# PROVIDED DATA

=====

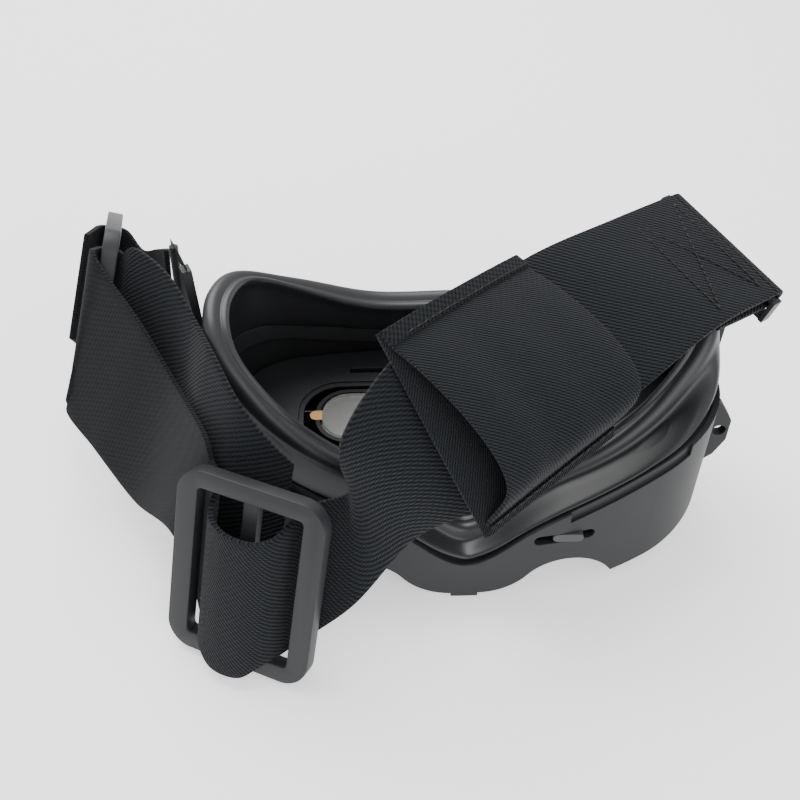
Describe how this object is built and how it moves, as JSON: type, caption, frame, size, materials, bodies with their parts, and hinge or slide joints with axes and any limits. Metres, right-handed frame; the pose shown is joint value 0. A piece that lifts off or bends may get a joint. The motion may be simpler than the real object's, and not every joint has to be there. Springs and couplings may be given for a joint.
{
  "type": "fpv goggles",
  "caption": "Video goggles for flying model aircraft, lying on their front: rubber face seal, sliding eyepieces and an elastic head strap with a battery pocket and slide buckles.",
  "frame": {"origin": "middle of the flat resting face of the front cover, under the bridge of the nose", "axes": "+Z from the front cover towards the face, +X across the face to the end of the strap with the sewn fold, +Y towards the forehead; the goggles lie on their front cover"},
  "size_m": [0.2504, 0.161, 0.1057],
  "materials": {
    "housing_plastic": "fine moulded grain, dark grey",
    "visor_plastic": "fine moulded grain, darker grey",
    "inner_plastic": "satin black",
    "barrel_plastic": "matt black",
    "button_plastic": "satin grey",
    "buckle_plastic": "matt grey with soft edges",
    "clip_plastic": "satin dark grey",
    "jack_plastic": "black",
    "seal_rubber": "smooth soft black rubber",
    "strap_webbing": "ribbed elastic webbing, charcoal",
    "pocket_webbing": "finer ribbed webbing, charcoal",
    "lens_glass": "clear, slightly grey",
    "display_glass": "black display glass",
    "film": "thin film with an amber tab",
    "board": "green circuit board",
    "brass": "gold plated",
    "pin_metal": "bright steel",
    "rod_metal": "ground steel",
    "screw_metal": "black oxide"
  },
  "bodies": {
    "headset": {"adjuster_buckle": "buckle_plastic", "antenna_sockets": "brass", "battery_pocket": "pocket_webbing", "clip_pins": "pin_metal", "face_plate": "inner_plastic", "face_seal": "seal_rubber", "fan_frame": "inner_plastic", "front_cover": "visor_plastic", "guide_rods": "rod_metal", "housing_screws": "screw_metal", "left_clip": "clip_plastic", "long_strap": "strap_webbing", "main_board": "board", "power_jack": "jack_plastic", "rear_buckle": "buckle_plastic", "rear_shell": "housing_plastic", "right_clip": "clip_plastic", "rocker_bracket": "inner_plastic", "rod_carrier": "inner_plastic", "seal_frame": "inner_plastic", "short_strap": "strap_webbing", "strap_back_band": "strap_webbing", "strap_crossing": "strap_webbing", "strap_front_band": "strap_webbing", "strap_sewn_end": "strap_webbing"},
    "left_eyepiece": {"left_barrel": "barrel_plastic", "left_lens": "lens_glass", "left_display": "display_glass", "left_ipd_knob": "button_plastic", "lens_film": "film"},
    "right_eyepiece": {"right_barrel": "barrel_plastic", "right_lens": "lens_glass", "right_display": "display_glass", "right_ipd_knob": "button_plastic"},
    "fan": {"fan_rotor": "inner_plastic"},
    "power_key": {"power_button": "button_plastic"},
    "record_key": {"record_button": "button_plastic"},
    "channel_key": {"channel_rocker": "button_plastic"}
  },
  "joints": [
    {"name": "left_ipd", "type": "slide", "parent": "headset", "child": "left_eyepiece", "axis": [1, 0, 0], "range_m": [-0.0035, 0.0035]},
    {"name": "right_ipd", "type": "slide", "parent": "headset", "child": "right_eyepiece", "axis": [1, 0, 0], "range_m": [-0.0035, 0.0035]},
    {"name": "fan_spin", "type": "hinge", "parent": "headset", "child": "fan", "pos_m": [0.0705, 0.012, 0.0192], "axis": [0, 0, 1], "continuous": true},
    {"name": "power_press", "type": "slide", "parent": "headset", "child": "power_key", "axis": [0, -1, 0], "range_m": [0, 0.0012], "stiffness_N_per_m": 300},
    {"name": "record_press", "type": "slide", "parent": "headset", "child": "record_key", "axis": [0, -1, 0], "range_m": [0, 0.0012], "stiffness_N_per_m": 300},
    {"name": "channel_tilt", "type": "hinge", "parent": "headset", "child": "channel_key", "pos_m": [0.006, 0.04405, 0.024], "axis": [0, 0, 1], "range_deg": [-4, 4], "stiffness_Nm_per_rad": 0.02}
  ]
}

=====

# TASK DIRECTIONS
Reproduce all the data word for word.

# WRITTEN REPLY
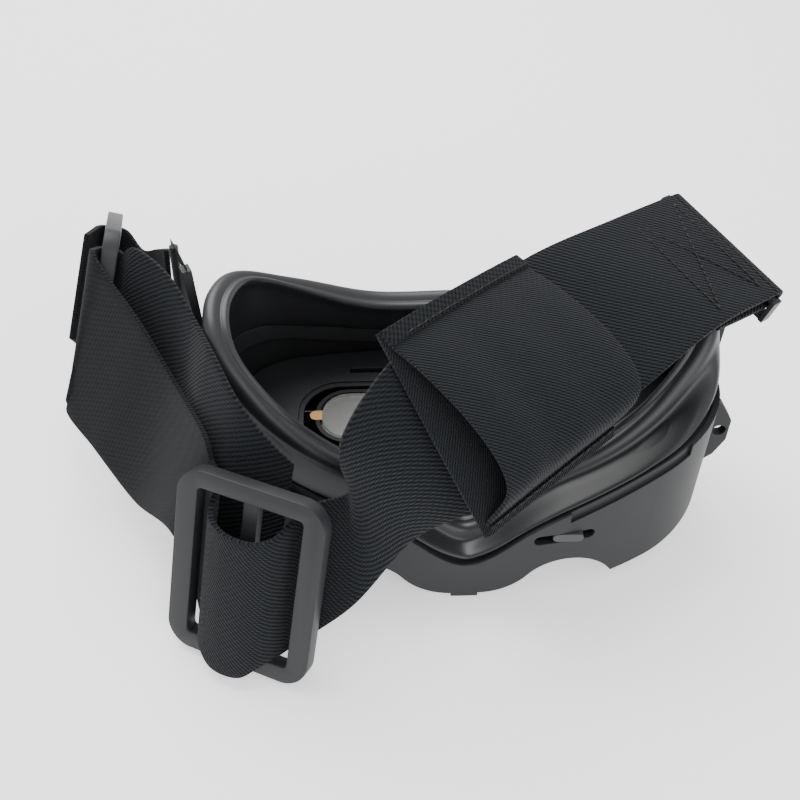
Describe how this object is built and how it moves, as JSON: type, caption, frame, size, materials, bodies with their parts, and hinge or slide joints with axes and any limits. Metres, right-handed frame; the pose shown is joint value 0. A piece that lifts off or bends may get a joint. The motion may be simpler than the real object's, and not every joint has to be there. Springs and couplings may be given for a joint.
{
  "type": "fpv goggles",
  "caption": "Video goggles for flying model aircraft, lying on their front: rubber face seal, sliding eyepieces and an elastic head strap with a battery pocket and slide buckles.",
  "frame": {"origin": "middle of the flat resting face of the front cover, under the bridge of the nose", "axes": "+Z from the front cover towards the face, +X across the face to the end of the strap with the sewn fold, +Y towards the forehead; the goggles lie on their front cover"},
  "size_m": [0.2504, 0.161, 0.1057],
  "materials": {
    "housing_plastic": "fine moulded grain, dark grey",
    "visor_plastic": "fine moulded grain, darker grey",
    "inner_plastic": "satin black",
    "barrel_plastic": "matt black",
    "button_plastic": "satin grey",
    "buckle_plastic": "matt grey with soft edges",
    "clip_plastic": "satin dark grey",
    "jack_plastic": "black",
    "seal_rubber": "smooth soft black rubber",
    "strap_webbing": "ribbed elastic webbing, charcoal",
    "pocket_webbing": "finer ribbed webbing, charcoal",
    "lens_glass": "clear, slightly grey",
    "display_glass": "black display glass",
    "film": "thin film with an amber tab",
    "board": "green circuit board",
    "brass": "gold plated",
    "pin_metal": "bright steel",
    "rod_metal": "ground steel",
    "screw_metal": "black oxide"
  },
  "bodies": {
    "headset": {"adjuster_buckle": "buckle_plastic", "antenna_sockets": "brass", "battery_pocket": "pocket_webbing", "clip_pins": "pin_metal", "face_plate": "inner_plastic", "face_seal": "seal_rubber", "fan_frame": "inner_plastic", "front_cover": "visor_plastic", "guide_rods": "rod_metal", "housing_screws": "screw_metal", "left_clip": "clip_plastic", "long_strap": "strap_webbing", "main_board": "board", "power_jack": "jack_plastic", "rear_buckle": "buckle_plastic", "rear_shell": "housing_plastic", "right_clip": "clip_plastic", "rocker_bracket": "inner_plastic", "rod_carrier": "inner_plastic", "seal_frame": "inner_plastic", "short_strap": "strap_webbing", "strap_back_band": "strap_webbing", "strap_crossing": "strap_webbing", "strap_front_band": "strap_webbing", "strap_sewn_end": "strap_webbing"},
    "left_eyepiece": {"left_barrel": "barrel_plastic", "left_lens": "lens_glass", "left_display": "display_glass", "left_ipd_knob": "button_plastic", "lens_film": "film"},
    "right_eyepiece": {"right_barrel": "barrel_plastic", "right_lens": "lens_glass", "right_display": "display_glass", "right_ipd_knob": "button_plastic"},
    "fan": {"fan_rotor": "inner_plastic"},
    "power_key": {"power_button": "button_plastic"},
    "record_key": {"record_button": "button_plastic"},
    "channel_key": {"channel_rocker": "button_plastic"}
  },
  "joints": [
    {"name": "left_ipd", "type": "slide", "parent": "headset", "child": "left_eyepiece", "axis": [1, 0, 0], "range_m": [-0.0035, 0.0035]},
    {"name": "right_ipd", "type": "slide", "parent": "headset", "child": "right_eyepiece", "axis": [1, 0, 0], "range_m": [-0.0035, 0.0035]},
    {"name": "fan_spin", "type": "hinge", "parent": "headset", "child": "fan", "pos_m": [0.0705, 0.012, 0.0192], "axis": [0, 0, 1], "continuous": true},
    {"name": "power_press", "type": "slide", "parent": "headset", "child": "power_key", "axis": [0, -1, 0], "range_m": [0, 0.0012], "stiffness_N_per_m": 300},
    {"name": "record_press", "type": "slide", "parent": "headset", "child": "record_key", "axis": [0, -1, 0], "range_m": [0, 0.0012], "stiffness_N_per_m": 300},
    {"name": "channel_tilt", "type": "hinge", "parent": "headset", "child": "channel_key", "pos_m": [0.006, 0.04405, 0.024], "axis": [0, 0, 1], "range_deg": [-4, 4], "stiffness_Nm_per_rad": 0.02}
  ]
}